You see my point: God set up a universe that in time developed a habitable biosphere on Earth. The human race has certainly survived and developed in it. Lots of humans (as well as animals) live in it. I'd call that a success!
Evolution seems to have been a stunning success. It is rough on the individual though. It does involve a lot of suffering. Being eaten by the next predator up the food chain is not very nice. But as a means of keeping the system in balance, and as part of facilitating “the survival of the fittest” it works.
Evolution, survival of the fittest, and self balancing systems dependant on a 'food chain of animals preying on and eating other animals evidently work. So you don't like the suffering inherent in this system. Have you got a better idea? Actually God has, its called heaven! But for now let's stick to this world. Can you justly criticise God if he used this system to bring about life as we know it on earth?

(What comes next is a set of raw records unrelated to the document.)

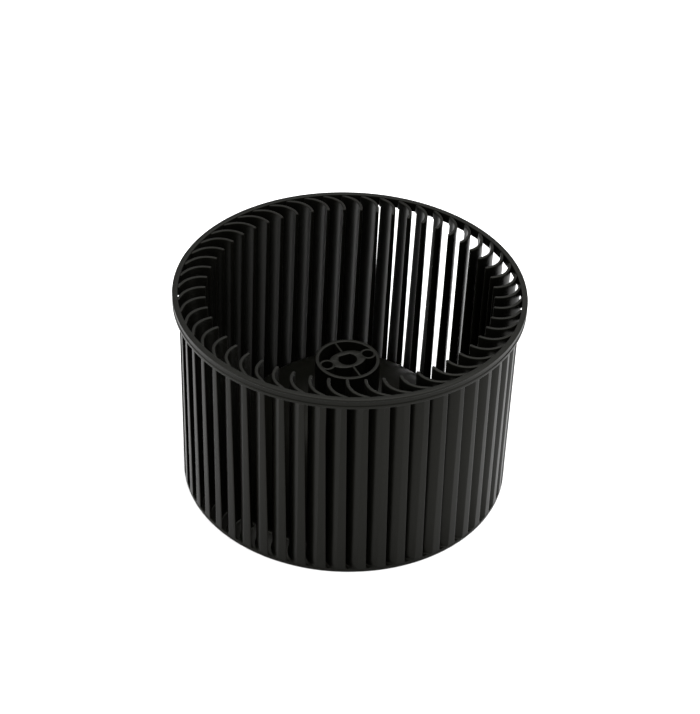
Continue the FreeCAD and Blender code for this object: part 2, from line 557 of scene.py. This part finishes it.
def ringOfBladesTree():
    # one blade repeated round the axis, each with its number, made real
    tree = bpy.data.node_groups.new("ringOfBlades", "GeometryNodeTree")
    sockets = tree.interface
    sockets.new_socket("Geometry", in_out="INPUT", socket_type="NodeSocketGeometry")
    sockets.new_socket("Count", in_out="INPUT", socket_type="NodeSocketInt")
    sockets.new_socket("Phase", in_out="INPUT", socket_type="NodeSocketFloat")
    sockets.new_socket("Play", in_out="INPUT", socket_type="NodeSocketFloat")
    sockets.new_socket("Seed", in_out="INPUT", socket_type="NodeSocketInt")
    sockets.new_socket("Material", in_out="INPUT", socket_type="NodeSocketMaterial")
    sockets.new_socket("Geometry", in_out="OUTPUT", socket_type="NodeSocketGeometry")
    given = tree.nodes.new("NodeGroupInput").outputs
    shape, count, phase, play, seed, material = [Wire(tree, socket) for socket in given[:6]]
    places = count.add("GeometryNodePoints", {}, {"Count": count})
    number = count.add("GeometryNodeInputIndex", {}, {})
    chance = seed.add("FunctionNodeRandomValue", {"data_type": "FLOAT"}, {2: -1.0, 3: 1.0, "Seed": seed}, 1)
    angle = number * (2 * math.pi / count) + phase + chance * play
    turn = angle.add("ShaderNodeCombineXYZ", {}, {"Z": angle})
    rotation = turn.add("FunctionNodeEulerToRotation", {}, {"Euler": turn})
    blades = shape.add("GeometryNodeInstanceOnPoints", {}, {
        "Points": places, "Instance": shape, "Rotation": rotation})
    numbered = blades.add("GeometryNodeStoreNamedAttribute", {"data_type": "INT", "domain": "INSTANCE"}, {
        "Geometry": blades, "Name": "bladeNumber", "Value": number})
    real = numbered.add("GeometryNodeRealizeInstances", {}, {"Geometry": numbered})
    painted = real.add("GeometryNodeSetMaterial", {}, {"Geometry": real, "Material": material})
    painted.add("NodeGroupOutput", {}, {0: painted}, None)
    return tree


def ringOfBlades():
    tree = ringOfBladesTree()
    pattern = bladeMesh()
    holder = bpy.data.objects.new("ringOfBlades", pattern)
    bpy.context.scene.collection.objects.link(holder)
    modifier = holder.modifiers.new("ringOfBlades", "NODES")
    modifier.node_group = tree
    values = {
        "Count": blade["count"], "Phase": blade["phase"], "Play": blade["play"], "Seed": blade["seed"],
        "Material": bladePlastic,
    }
    for item in tree.interface.items_tree:
        if item.name in values:
            modifier[item.identifier] = values[item.name]
    evaluated = holder.evaluated_get(bpy.context.evaluated_depsgraph_get())
    whole = bpy.data.meshes.new_from_object(evaluated)
    places = [v.co.copy() for v in whole.vertices]
    numbers = [value.value for value in whole.attributes["bladeNumber"].data]
    bpy.data.objects.remove(holder)
    return pattern, places, numbers


def separateBlades():
    pattern, places, numbers = ringOfBlades()
    size = len(pattern.vertices)
    for k in range(blade["count"]):
        own = slice(k * size, (k + 1) * size)
        number = numbers[own][0] + 1
        mesh = pattern.copy()
        mesh.vertices.foreach_set("co", [value for point in places[own] for value in point])
        mesh.update()
        placePiece("bladeShape_%02d" % number, mesh, bladePlastic, "blade_%02d" % number)


separateBlades()
print("blades made")


studio = {
    "floorSize": 14.0, "floorColour": (0.9, 0.9, 0.9, 1), "floorShade": 0.985,
    "floorRoughness": 0.9, "floorSpecular": 0.1, "floorClouds": {"Scale": 3.0, "Detail": 3.0},
    "skyLevel": 0.9, "skyColour": (1, 1, 1, 1), "aimHeight": 0.05,
    "overhead": {"size": 2.6, "power": 92, "place": (0.25, 0.3, 2.2)},
    "rightPanel": {"size": 1.6, "power": 19, "place": (2.0, -0.4, 0.9)},
    "leftPanel": {"size": 1.6, "power": 26, "place": (-2.0, -0.3, 0.9)},
}


def studioFloor():
    half = studio["floorSize"] / 2
    corners = [(-half, -half, 0), (half, -half, 0), (half, half, 0), (-half, half, 0)]
    mesh = bpy.data.meshes.new("studioFloor")
    mesh.from_pydata(corners, [], [(0, 1, 2, 3)])
    floor = bpy.data.objects.new("studioFloor", mesh)
    bpy.context.scene.collection.objects.link(floor)
    material = bpy.data.materials.new("floorPaper")
    material.use_nodes = True
    tree = material.node_tree
    shader = tree.nodes["Principled BSDF"]
    shader.inputs["Roughness"].default_value = studio["floorRoughness"]
    shader.inputs["Specular IOR Level"].default_value = studio["floorSpecular"]
    place = Wire(tree, tree.nodes.new("ShaderNodeTexCoord").outputs["Object"])
    clouds = place.add("ShaderNodeTexNoise", {}, {"Vector": place, **studio["floorClouds"]})
    bright = studio["floorColour"]
    dim = tuple(v * studio["floorShade"] for v in bright[:3]) + (1,)
    tree.links.new(mixedColour(clouds, dim, bright).socket, shader.inputs["Base Color"])
    mesh.materials.append(material)


def softbox(name, size, power, place):
    data = bpy.data.lights.new(name, "AREA")
    data.shape = "SQUARE"
    data.size = size
    data.energy = power
    light = bpy.data.objects.new(name, data)
    light.location = place
    aim = Vector((0, 0, studio["aimHeight"])) - Vector(place)
    light.rotation_euler = aim.to_track_quat("-Z", "Y").to_euler()
    bpy.context.scene.collection.objects.link(light)


def studioLight():
    world = bpy.data.worlds.new("studioSky")
    world.use_nodes = True
    sky = world.node_tree.nodes["Background"]
    sky.inputs["Color"].default_value = studio["skyColour"]
    sky.inputs["Strength"].default_value = studio["skyLevel"]
    bpy.context.scene.world = world
    for name in ("overhead", "rightPanel", "leftPanel"):
        softbox(name, **studio[name])


view = {
    "place": (0.0, -0.6648, 0.5747), "aim": (0.0010, 0.0, 0.0601), "roll": math.radians(2.16),
    "lens": 96.5, "sensor": 36, "clipStart": 0.01,
}


def studioCamera():
    data = bpy.data.cameras.new("studioCamera")
    data.lens = view["lens"]
    data.sensor_width = view["sensor"]
    data.clip_start = view["clipStart"]
    camera = bpy.data.objects.new("studioCamera", data)
    camera.location = view["place"]
    gaze = (Vector(view["aim"]) - Vector(view["place"])).to_track_quat("-Z", "Y").to_matrix()
    camera.rotation_euler = gaze.to_euler()
    camera.rotation_euler.rotate_axis("Z", view["roll"])
    bpy.context.scene.collection.objects.link(camera)
    bpy.context.scene.camera = camera


studioFloor()
studioLight()
studioCamera()
bpy.context.scene.view_settings.view_transform = "Standard"
print("studio ready")
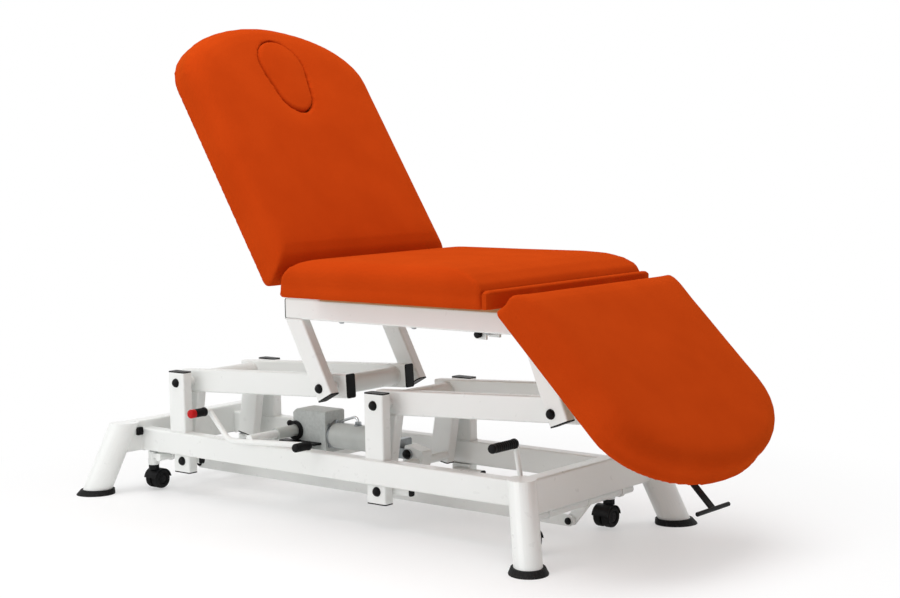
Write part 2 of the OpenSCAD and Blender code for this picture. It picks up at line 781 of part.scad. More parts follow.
// Jack rod and its clevis
pin_x = post_foot_x - drive_r * sin(drive_lean);
pin_z = pivot_z - drive_r * cos(drive_lean);
clevis_back = 48;
clevis_deep = 27;
clevis_over = 14;
fork_r = 12.5;
fork_t = 7;
rod_in = 160;
piston_len = 20;
module jack_rod() {
    color(chrome) at_frame() {
        x_rod(pin_x - clevis_back - rod_in, pin_x - clevis_back, 0, jack_z, rod_r);
        x_rod(pin_x - clevis_back - rod_in, pin_x - clevis_back - rod_in + piston_len, 0, jack_z,
            jack_r - jack_wall - run_gap);
    }
}

module rod_clevis() {
    fork_y = block_half_w + pass_gap;
    color("#8f9396") at_frame() {
        translate([pin_x - clevis_back, 0, (pin_z + jack_z) / 2]) yz_plate(0, clevis_back - clevis_deep)
            round_rect(2 * (fork_y + fork_t), jack_z - pin_z + 2 * clevis_over, corner_r);
        both_sides() xz_plate(fork_y, fork_y + fork_t)
            link_2d([pin_x - clevis_deep - fork_r, pin_z], [pin_x, pin_z], fork_r);
        y_rod(pin_x, pin_z, -fork_y - fork_t, fork_y + fork_t, drive_pin_r);
        both_sides() dome(pin_x, pin_z, fork_y + fork_t, dome_r, dome_h);
    }
}

// Seat

seat_y = post_y0 + bar_w / 2;
head_leg_off = 5.3;
foot_leg_off = 12;
blank_share = 1.5;
leg_blank = blank_share * (seat_z - seat_pivot_z);
bush_wall = 4.7;
bush_r = bolt_r + bush_wall;
foot_leg_top = seat_z + seat_rail_h / 2;

module seat_rails() {
    color(white) at_frame() both_sides() difference() {
        x_tube(seat_x0, seat_foot_x, seat_y, seat_z + seat_rail_h / 2, bar_w, seat_rail_h);
        translate([seat_foot_x, 0, seat_pivot_z]) rotate([0, -foot_leg_lean, 0])
            box(foot_leg_off - seat_leg_w / 2, 3 * seat_leg_w, post_y0 - over, post_y1 + over, 0, 2 * leg_blank);
    }
}

seat_tube_w = 50;
foot_tube_w = 45;
foot_tube_x = 612.5;
module seat_cross_tubes() {
    color(white) at_frame() {
        y_tube(-post_y0, post_y0, seat_x0 + seat_tube_w / 2, seat_z + seat_tube_h / 2, seat_tube_w, seat_tube_h);
        y_tube(-leaf_y0, leaf_y0, foot_tube_x, seat_z + seat_rail_h / 2, foot_tube_w, seat_rail_h);
    }
}

module seat_legs(px, lean, off, top) {
    color(white) at_frame() both_sides() intersection() {
        translate([px, 0, seat_pivot_z]) rotate([0, -lean, 0]) difference() {
            union() {
                z_tube(cap_t - seat_leg_under, leg_blank, off, seat_y, seat_leg_w, bar_w);
                y_rod(0, 0, bar_y1 + pass_gap, post_y1, bush_r);
            }
            y_rod(0, 0, bar_y1, post_y1 + over, bolt_hole_r);
        }
        box(px - lever_len / 2, px + lever_len / 2, 0, frame_w, pivot_z - 2 * seat_leg_under, top);
    }
}
module seat_legs_head() { seat_legs(seat_head_x, head_leg_lean, head_leg_off, seat_z); }
module seat_legs_foot() { seat_legs(seat_foot_x, foot_leg_lean, foot_leg_off, foot_leg_top); }

module seat_leg_caps() {
    color(black) at_frame() both_sides() {
        translate([seat_head_x, 0, seat_pivot_z]) rotate([0, -head_leg_lean, 0])
            flat_cap(head_leg_off, seat_y, -seat_leg_under, seat_leg_w, bar_w);
        translate([seat_foot_x, 0, seat_pivot_z]) rotate([0, -foot_leg_lean, 0])
            flat_cap(foot_leg_off, seat_y, -seat_leg_under, seat_leg_w, bar_w);
        translate([0, seat_y, seat_z + seat_rail_h / 2])
            yz_plate(seat_x0 - cap_t, seat_x0) round_rect(bar_w, seat_rail_h, corner_r);
    }
}

module seat_bolts() {
    color(black) at_frame() both_sides() for (x = [seat_head_x, seat_foot_x]) pivot_bolt(x, seat_pivot_z);
}

board_corner = 20;
module seat_board() {
    color(birch) at_frame() translate([(seat_board_x0 + seat_board_x1) / 2, 0, seat_rail_top])
        linear_extrude(board_t) round_rect(seat_board_len, seat_board_w, board_corner);
}

pad_corner = 13;
seat_round_head = [70, 70];
seat_round_foot = [140, 48];
module seat_cushion() {
    color(orange) at_frame() pad(seat_pad_x0, seat_pad_x1, pad_w / 2, [pad_corner, pad_corner],
        [pad_corner, pad_corner], seat_round_head, seat_round_foot, pad_z, seat_pad_t);
}

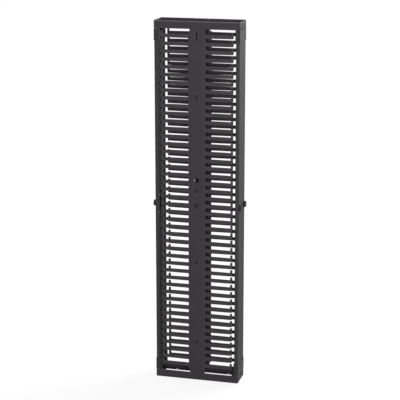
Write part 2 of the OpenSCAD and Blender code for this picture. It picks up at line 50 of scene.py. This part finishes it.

Before you say “Yes we can!” consider this: the motor car. Most of us have one, they are very utile, they also increase the amount of suffering in the world.
Just think of the huge numbers of people who are killed or injured around the world in motor vehicle accidents. But we keep driving. Obviously, even if we don't say it out aloud, we think somehow the benefit outweighs the suffering. Well, maybe God wanted a planet with plant and animal systems that ran themselves without him micro-managing them, and this was the best way to do it despite the fact that it caused suffering.
In Genesis he says this world is suited to its purpose and in that respect pronounces is “good”. But Genesis also describes in detail what flowed from the first human disobedience of God's commands. God would not micro-manage the natural order to make it function perfectly.
As a result of Humans disobeying God, nature had to limp along with self regulating and self balancing systems. So the cruelty of the food chain. So drought and flood, so earthquake and wild-fire. We cannot honestly “blame” God for not micro managing nature for our benefit when as humans we rejected him and his plans and chose to try to play the role of gods ourselves.
Of course this universe is not God's last word.
One purpose of the world, which it achieves despite our rejection of God's management of it, is this:
Producing people who choose to love God: people he will have live with him forever in heaven.
That might indeed be its main purpose. It certainly achieves that effectively regardless of the suffering caused by human choices or disease or natural disasters. The Bible, ever since the first human rebellion against God, has described this world as broken. God has promised the people who choose him that he plans for them to enjoy one “where there is no more crying or death or pain, for the old order of things has passed away.”
One day this planet will be destroyed. Those who have chosen to love God will get to inhabit a world which is managed to prevent suffering. Heaven, God's new creation is the real expression of his goodness and power.